Im Literaturcafé der Halle 4 liest Matthias Günther Geschichten aus seinem Buch „Nötige Düfte“. Es ist eine Lesung mit Musik und mit „leise eingeatmeten Düften, notiert in Warteräumen, angereichert durch duftige Phantasie“. Im Sachbuchforum gibt es Anekdoten zu hören unter dem Titel: „Wie werde ich Jude? Und wenn ja, warum?“ Will man das wissen? Und wenn ja, warum nicht?

Hübsch verschnarcht und eminent verblasen, wenn nicht aufgeblasen, verspricht der Vortrag des frivolen Faktotums Matthias Eckoldt zu werden, der mit einem selbst geschriebenen Essay „das westliche Verständnis von Freiheit hart auf die Probe stellt. Ganz anders als manche Politiker […] uns glauben lassen, identifiziert er nicht Demokratie mit individueller Freiheit. Diese neuen Gedanken, die den Leser stark fordern, können zu Verwirrungen und Widerspruch führen.“ Der Abend heißt „FreiheitsMärchen – MärchenFreiheit“. Dazu gibt es Softpornofotos von Scheherazade und der Prinzessin auf der Erbse. Und das Ganze findet, nicht einmal zu Unrecht, im Clownsmuseum statt.

Nicht verwunderlich wäre, wenn aus der „Goldenen Schnarchtasse“ in diesem Jahr ein ganzes Schnarchservice werden sollte. Denn auch im Ringcafé wird der gesunde geografische Menschenverstand „hart“ auf die Probe gestellt bei der Lesung von Anja Goerz: „Der Osten ist ein Gefühl“. Wem daraufhin der innere Kompass abhandenkommt, der erwacht unerwartet und unbeglückt bei dem Standup-Vortrag „Männopause – Der Mann in seinen besten Jahren“ mit dem „urkomischen“ Ralf Linus Höke.

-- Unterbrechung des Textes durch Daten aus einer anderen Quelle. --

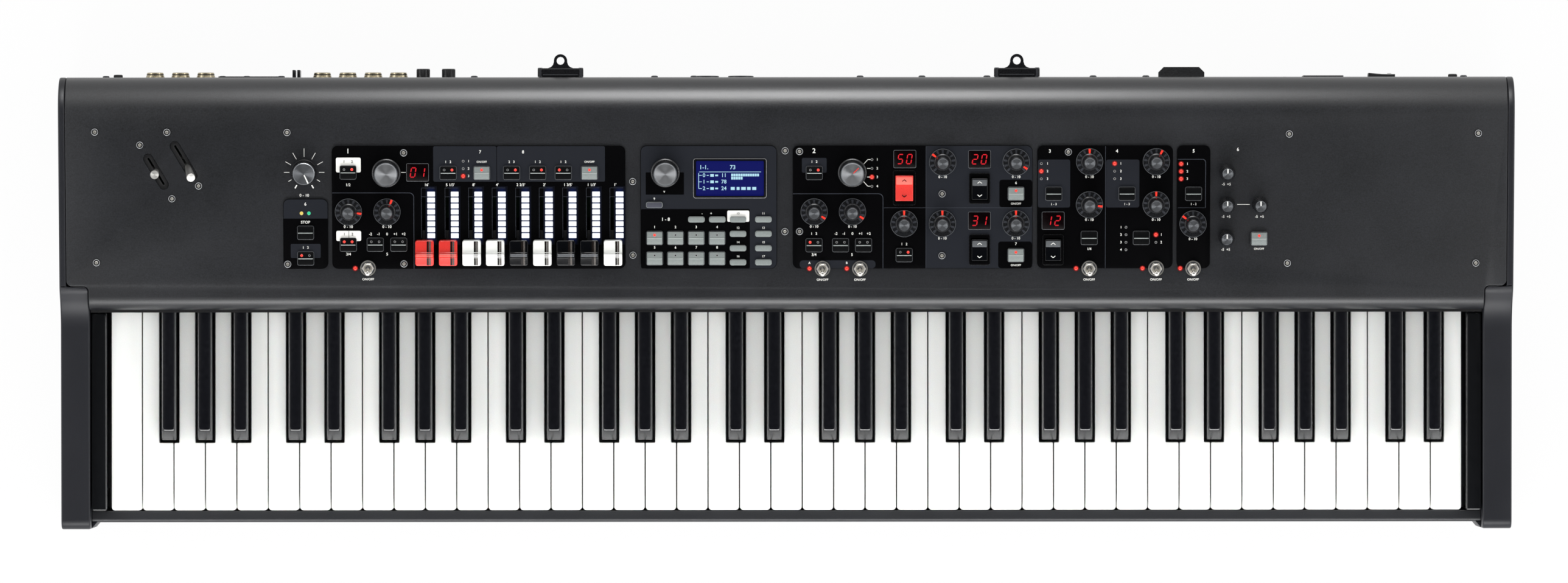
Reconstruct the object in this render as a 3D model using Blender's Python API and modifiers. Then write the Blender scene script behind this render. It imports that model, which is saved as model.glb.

Und schläft wieder ein bei „Erfolg haben mit Selbstmarketing“, wenn der weithin unbekannte Autor Arno Strobel erzählt, wie er es geschafft hat, sich als Autor bekannt zu machen.

Eine Tasse, nebenbei, ist die „Goldene Schnarchtasse“ nicht. Der oder die Preisträger sind aufgefordert, einen Secondhandladen aufzusuchen und dort ein Foto zu machen von einer möglichst deprimierenden, bemerkenswert unbemerkenswerten Tasse ihrer Wahl. Und das Foto dann – im Rahmen einer kleinen Eigenlesung von Vor- und Zunamen, Anschrift und Geburtsdatum – auf ihr Passbild im Personalausweis zu pappen.